Material supplied:
========================================================================
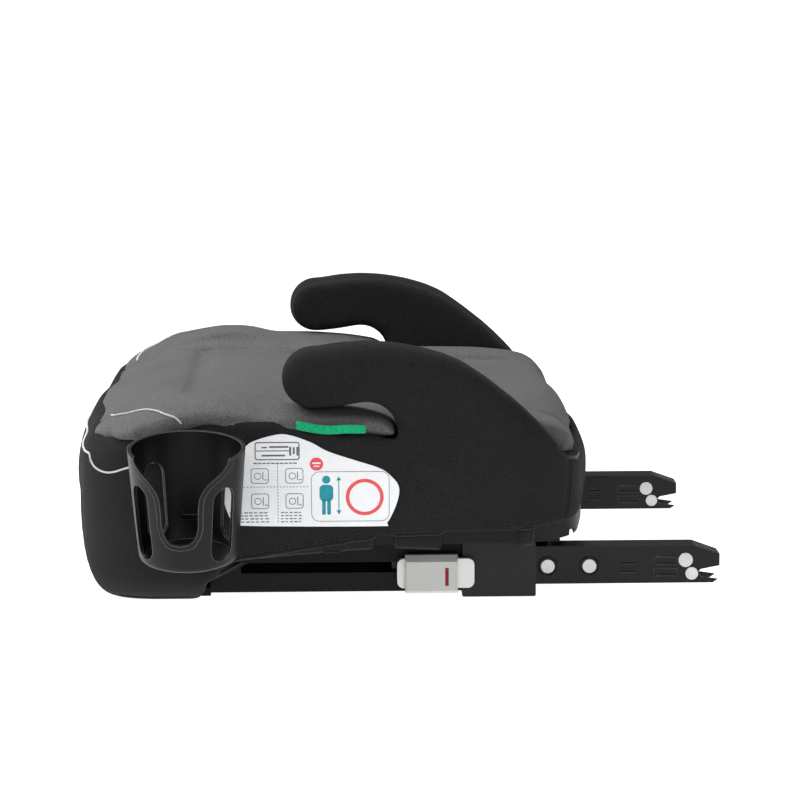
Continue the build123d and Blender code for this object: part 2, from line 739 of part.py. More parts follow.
========================================================================
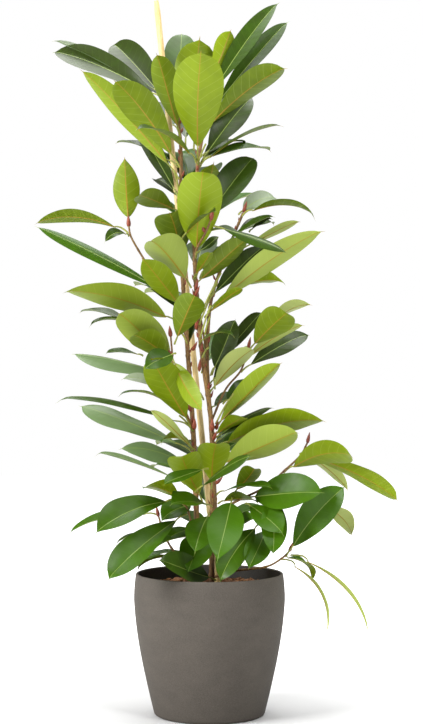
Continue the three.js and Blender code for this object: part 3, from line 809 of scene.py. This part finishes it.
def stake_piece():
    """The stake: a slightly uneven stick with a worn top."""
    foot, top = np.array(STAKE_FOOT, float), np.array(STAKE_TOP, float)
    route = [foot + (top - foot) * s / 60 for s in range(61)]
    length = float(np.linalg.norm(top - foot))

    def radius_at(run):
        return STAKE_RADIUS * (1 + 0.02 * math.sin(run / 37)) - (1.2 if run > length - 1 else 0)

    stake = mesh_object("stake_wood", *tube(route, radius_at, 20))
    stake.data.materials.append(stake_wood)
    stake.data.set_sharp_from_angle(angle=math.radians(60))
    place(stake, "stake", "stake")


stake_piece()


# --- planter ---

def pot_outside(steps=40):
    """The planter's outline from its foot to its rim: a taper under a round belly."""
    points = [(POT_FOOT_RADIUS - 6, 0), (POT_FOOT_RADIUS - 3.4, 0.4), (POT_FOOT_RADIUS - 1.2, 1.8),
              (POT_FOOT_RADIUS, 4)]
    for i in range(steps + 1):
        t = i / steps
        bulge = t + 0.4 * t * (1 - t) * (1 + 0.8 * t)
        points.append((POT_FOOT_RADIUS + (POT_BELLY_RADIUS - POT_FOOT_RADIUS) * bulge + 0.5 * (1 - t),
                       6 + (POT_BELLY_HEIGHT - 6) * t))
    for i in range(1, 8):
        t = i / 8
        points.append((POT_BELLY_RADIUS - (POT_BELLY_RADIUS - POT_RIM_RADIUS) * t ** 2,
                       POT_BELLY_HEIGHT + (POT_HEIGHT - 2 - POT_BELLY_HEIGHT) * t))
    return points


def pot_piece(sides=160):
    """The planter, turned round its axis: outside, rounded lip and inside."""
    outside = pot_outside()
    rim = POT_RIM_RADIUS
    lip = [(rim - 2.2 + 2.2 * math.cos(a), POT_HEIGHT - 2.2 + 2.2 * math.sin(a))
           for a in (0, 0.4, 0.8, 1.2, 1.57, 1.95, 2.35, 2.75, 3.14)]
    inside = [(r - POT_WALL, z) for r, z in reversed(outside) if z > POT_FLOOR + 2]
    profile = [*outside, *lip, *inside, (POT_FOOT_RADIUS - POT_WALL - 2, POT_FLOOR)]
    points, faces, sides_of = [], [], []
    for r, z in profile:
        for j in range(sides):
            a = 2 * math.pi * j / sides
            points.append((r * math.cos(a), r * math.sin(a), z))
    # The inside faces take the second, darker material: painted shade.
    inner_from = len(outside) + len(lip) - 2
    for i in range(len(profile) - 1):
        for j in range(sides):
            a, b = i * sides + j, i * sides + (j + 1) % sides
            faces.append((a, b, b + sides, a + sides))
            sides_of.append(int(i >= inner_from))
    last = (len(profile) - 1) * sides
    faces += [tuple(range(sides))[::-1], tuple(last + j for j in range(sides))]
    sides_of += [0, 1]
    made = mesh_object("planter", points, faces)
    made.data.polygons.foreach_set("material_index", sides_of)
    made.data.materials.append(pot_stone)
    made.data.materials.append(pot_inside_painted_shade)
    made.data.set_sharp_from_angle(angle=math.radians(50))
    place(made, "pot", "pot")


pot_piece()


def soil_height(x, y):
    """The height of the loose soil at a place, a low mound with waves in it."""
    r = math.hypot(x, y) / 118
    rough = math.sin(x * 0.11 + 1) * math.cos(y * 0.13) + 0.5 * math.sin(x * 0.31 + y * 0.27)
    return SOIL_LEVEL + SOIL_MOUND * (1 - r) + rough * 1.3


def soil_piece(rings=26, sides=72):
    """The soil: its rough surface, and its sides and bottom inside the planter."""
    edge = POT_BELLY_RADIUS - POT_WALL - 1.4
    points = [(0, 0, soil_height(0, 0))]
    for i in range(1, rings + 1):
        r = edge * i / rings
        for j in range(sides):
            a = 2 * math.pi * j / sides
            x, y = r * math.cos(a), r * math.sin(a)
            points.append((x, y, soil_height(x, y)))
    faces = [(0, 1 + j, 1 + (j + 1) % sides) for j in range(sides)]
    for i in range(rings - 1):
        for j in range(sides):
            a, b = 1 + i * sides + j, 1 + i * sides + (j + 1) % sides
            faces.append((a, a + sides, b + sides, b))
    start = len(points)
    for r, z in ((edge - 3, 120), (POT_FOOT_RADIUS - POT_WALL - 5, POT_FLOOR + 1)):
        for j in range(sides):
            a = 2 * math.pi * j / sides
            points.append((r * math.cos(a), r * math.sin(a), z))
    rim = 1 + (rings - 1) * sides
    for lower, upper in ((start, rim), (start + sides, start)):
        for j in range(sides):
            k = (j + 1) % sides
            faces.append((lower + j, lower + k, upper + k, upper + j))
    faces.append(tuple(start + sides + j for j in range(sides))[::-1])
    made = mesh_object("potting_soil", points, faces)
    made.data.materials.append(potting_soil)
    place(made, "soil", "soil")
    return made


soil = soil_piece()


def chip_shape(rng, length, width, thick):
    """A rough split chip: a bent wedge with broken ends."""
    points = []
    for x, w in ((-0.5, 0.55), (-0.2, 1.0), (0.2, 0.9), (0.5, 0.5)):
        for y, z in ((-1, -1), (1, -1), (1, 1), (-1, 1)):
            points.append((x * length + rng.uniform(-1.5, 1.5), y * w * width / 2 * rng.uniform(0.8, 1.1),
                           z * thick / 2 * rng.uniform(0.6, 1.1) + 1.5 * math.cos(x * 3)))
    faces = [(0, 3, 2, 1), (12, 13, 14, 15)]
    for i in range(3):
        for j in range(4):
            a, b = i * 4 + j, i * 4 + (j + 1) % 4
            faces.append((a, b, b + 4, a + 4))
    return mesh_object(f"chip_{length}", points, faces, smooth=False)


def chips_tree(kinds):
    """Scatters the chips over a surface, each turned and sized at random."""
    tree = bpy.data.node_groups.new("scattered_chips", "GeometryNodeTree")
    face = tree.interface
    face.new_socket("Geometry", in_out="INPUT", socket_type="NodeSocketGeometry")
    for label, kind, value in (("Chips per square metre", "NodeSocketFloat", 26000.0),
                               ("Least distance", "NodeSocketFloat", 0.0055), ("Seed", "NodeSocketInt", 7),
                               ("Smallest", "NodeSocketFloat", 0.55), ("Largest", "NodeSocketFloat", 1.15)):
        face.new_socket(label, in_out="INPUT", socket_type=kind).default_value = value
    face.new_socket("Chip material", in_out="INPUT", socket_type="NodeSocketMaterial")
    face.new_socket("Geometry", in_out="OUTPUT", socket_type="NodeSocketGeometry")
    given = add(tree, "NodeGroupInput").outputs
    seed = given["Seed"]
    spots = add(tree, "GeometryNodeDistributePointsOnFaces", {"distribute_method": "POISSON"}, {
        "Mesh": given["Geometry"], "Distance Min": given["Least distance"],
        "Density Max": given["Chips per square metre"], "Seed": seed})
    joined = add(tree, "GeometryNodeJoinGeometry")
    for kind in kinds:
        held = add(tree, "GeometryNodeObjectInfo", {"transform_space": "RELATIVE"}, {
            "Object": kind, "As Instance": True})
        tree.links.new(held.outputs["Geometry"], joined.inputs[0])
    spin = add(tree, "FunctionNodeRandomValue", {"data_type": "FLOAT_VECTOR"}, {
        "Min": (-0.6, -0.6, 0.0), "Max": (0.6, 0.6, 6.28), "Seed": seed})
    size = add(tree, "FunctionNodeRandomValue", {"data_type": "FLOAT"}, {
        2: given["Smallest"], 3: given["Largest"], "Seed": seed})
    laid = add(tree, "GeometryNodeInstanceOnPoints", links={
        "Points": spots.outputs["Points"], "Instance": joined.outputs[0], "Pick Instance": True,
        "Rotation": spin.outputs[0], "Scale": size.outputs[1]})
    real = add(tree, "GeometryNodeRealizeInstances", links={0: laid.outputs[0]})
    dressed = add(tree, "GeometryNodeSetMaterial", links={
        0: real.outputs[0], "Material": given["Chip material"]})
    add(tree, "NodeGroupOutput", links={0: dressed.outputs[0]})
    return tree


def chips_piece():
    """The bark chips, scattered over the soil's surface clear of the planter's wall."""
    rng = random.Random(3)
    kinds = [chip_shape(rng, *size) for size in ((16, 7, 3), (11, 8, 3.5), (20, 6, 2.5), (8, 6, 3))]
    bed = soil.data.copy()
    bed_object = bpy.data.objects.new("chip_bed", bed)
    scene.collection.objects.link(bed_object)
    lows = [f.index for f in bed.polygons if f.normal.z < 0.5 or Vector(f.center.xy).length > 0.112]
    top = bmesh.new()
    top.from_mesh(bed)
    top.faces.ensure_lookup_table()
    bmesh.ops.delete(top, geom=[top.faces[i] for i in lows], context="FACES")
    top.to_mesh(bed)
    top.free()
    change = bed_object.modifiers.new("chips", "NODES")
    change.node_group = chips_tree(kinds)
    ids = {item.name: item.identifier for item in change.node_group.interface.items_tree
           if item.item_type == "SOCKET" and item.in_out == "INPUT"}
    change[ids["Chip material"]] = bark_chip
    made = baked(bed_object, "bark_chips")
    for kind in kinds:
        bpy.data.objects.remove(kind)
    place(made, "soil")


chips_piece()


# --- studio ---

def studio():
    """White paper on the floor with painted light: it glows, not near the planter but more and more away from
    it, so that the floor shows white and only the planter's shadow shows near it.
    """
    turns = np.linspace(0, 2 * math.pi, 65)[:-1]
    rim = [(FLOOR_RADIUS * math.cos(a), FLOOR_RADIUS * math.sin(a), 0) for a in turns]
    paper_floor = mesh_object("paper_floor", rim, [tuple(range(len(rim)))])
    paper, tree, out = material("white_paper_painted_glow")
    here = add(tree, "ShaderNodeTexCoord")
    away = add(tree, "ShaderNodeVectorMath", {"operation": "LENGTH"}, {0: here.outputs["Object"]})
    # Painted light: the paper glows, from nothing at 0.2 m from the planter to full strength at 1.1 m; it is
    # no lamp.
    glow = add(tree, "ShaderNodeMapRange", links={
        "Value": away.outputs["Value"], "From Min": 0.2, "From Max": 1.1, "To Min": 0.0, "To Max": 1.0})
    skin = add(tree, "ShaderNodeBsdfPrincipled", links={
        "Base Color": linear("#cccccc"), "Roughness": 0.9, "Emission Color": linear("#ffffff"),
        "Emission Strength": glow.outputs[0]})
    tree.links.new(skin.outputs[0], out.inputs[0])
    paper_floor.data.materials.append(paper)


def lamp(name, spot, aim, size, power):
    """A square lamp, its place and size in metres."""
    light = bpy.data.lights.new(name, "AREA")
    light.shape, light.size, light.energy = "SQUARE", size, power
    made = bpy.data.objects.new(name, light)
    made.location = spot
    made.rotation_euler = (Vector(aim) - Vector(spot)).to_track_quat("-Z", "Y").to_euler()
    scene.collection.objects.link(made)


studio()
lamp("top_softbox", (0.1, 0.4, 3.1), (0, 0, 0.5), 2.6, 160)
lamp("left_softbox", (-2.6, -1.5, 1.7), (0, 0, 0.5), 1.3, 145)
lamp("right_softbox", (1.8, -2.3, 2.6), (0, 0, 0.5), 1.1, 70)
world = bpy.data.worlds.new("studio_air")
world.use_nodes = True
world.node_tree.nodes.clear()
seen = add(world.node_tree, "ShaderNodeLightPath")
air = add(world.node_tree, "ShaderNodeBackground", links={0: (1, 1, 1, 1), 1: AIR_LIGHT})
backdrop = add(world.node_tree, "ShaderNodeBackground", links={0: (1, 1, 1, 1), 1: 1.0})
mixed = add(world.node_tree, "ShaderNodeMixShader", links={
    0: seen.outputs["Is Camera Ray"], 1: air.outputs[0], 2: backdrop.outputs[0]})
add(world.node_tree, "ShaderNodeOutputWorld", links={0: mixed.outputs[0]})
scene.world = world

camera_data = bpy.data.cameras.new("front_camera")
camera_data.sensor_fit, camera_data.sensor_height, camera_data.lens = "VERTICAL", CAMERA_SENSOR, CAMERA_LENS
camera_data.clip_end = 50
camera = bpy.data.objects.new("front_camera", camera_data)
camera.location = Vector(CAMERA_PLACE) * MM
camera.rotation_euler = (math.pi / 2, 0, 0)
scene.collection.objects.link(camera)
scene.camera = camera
========================================================================
Challenge: Show the lines where the word "scene" appears in the entries.

Correct response:
Continue the three.js and Blender code for this object: part 3, from line 809 of scene.py. This part finishes it.
    scene.collection.objects.link(bed_object)
    scene.collection.objects.link(made)
scene.world = world
scene.collection.objects.link(camera)
scene.camera = camera